Aim of the exercise » Copy every line of the material below word for word.

Collected material »

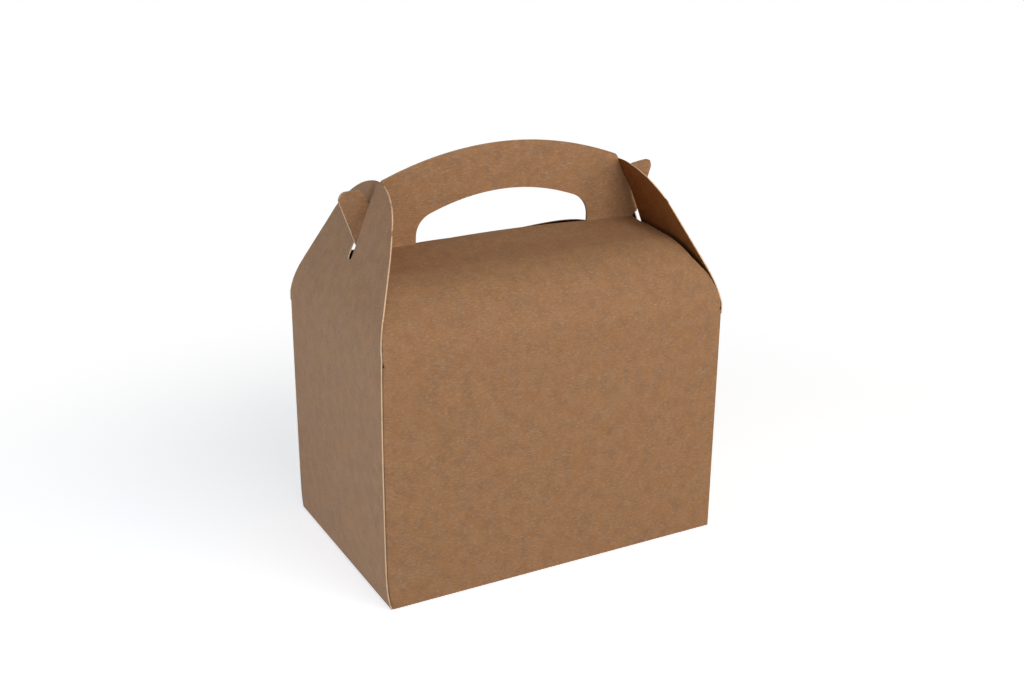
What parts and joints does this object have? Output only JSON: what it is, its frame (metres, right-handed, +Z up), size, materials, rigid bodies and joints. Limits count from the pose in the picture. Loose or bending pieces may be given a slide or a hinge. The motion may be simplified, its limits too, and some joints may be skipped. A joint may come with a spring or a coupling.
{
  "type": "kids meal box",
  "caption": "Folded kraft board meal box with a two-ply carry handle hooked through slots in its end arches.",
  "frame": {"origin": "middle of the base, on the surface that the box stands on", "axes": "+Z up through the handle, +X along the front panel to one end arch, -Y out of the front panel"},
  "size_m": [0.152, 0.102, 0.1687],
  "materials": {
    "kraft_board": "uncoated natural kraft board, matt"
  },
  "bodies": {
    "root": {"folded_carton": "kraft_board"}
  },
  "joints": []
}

Output below »
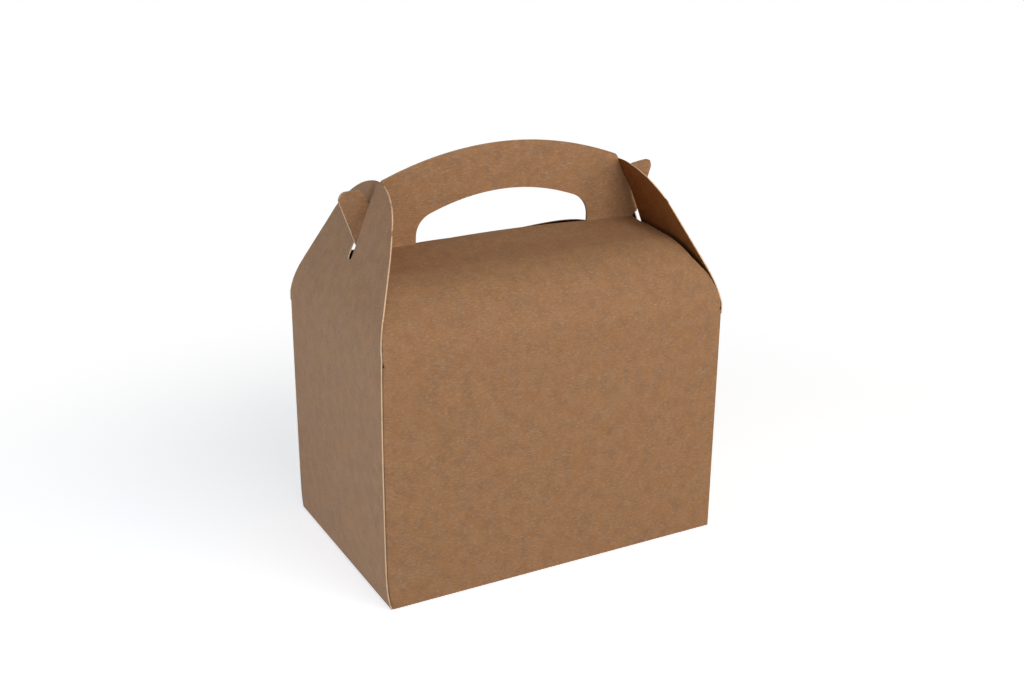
What parts and joints does this object have? Output only JSON: what it is, its frame (metres, right-handed, +Z up), size, materials, rigid bodies and joints. Limits count from the pose in the picture. Loose or bending pieces may be given a slide or a hinge. The motion may be simplified, its limits too, and some joints may be skipped. A joint may come with a spring or a coupling.
{
  "type": "kids meal box",
  "caption": "Folded kraft board meal box with a two-ply carry handle hooked through slots in its end arches.",
  "frame": {"origin": "middle of the base, on the surface that the box stands on", "axes": "+Z up through the handle, +X along the front panel to one end arch, -Y out of the front panel"},
  "size_m": [0.152, 0.102, 0.1687],
  "materials": {
    "kraft_board": "uncoated natural kraft board, matt"
  },
  "bodies": {
    "root": {"folded_carton": "kraft_board"}
  },
  "joints": []
}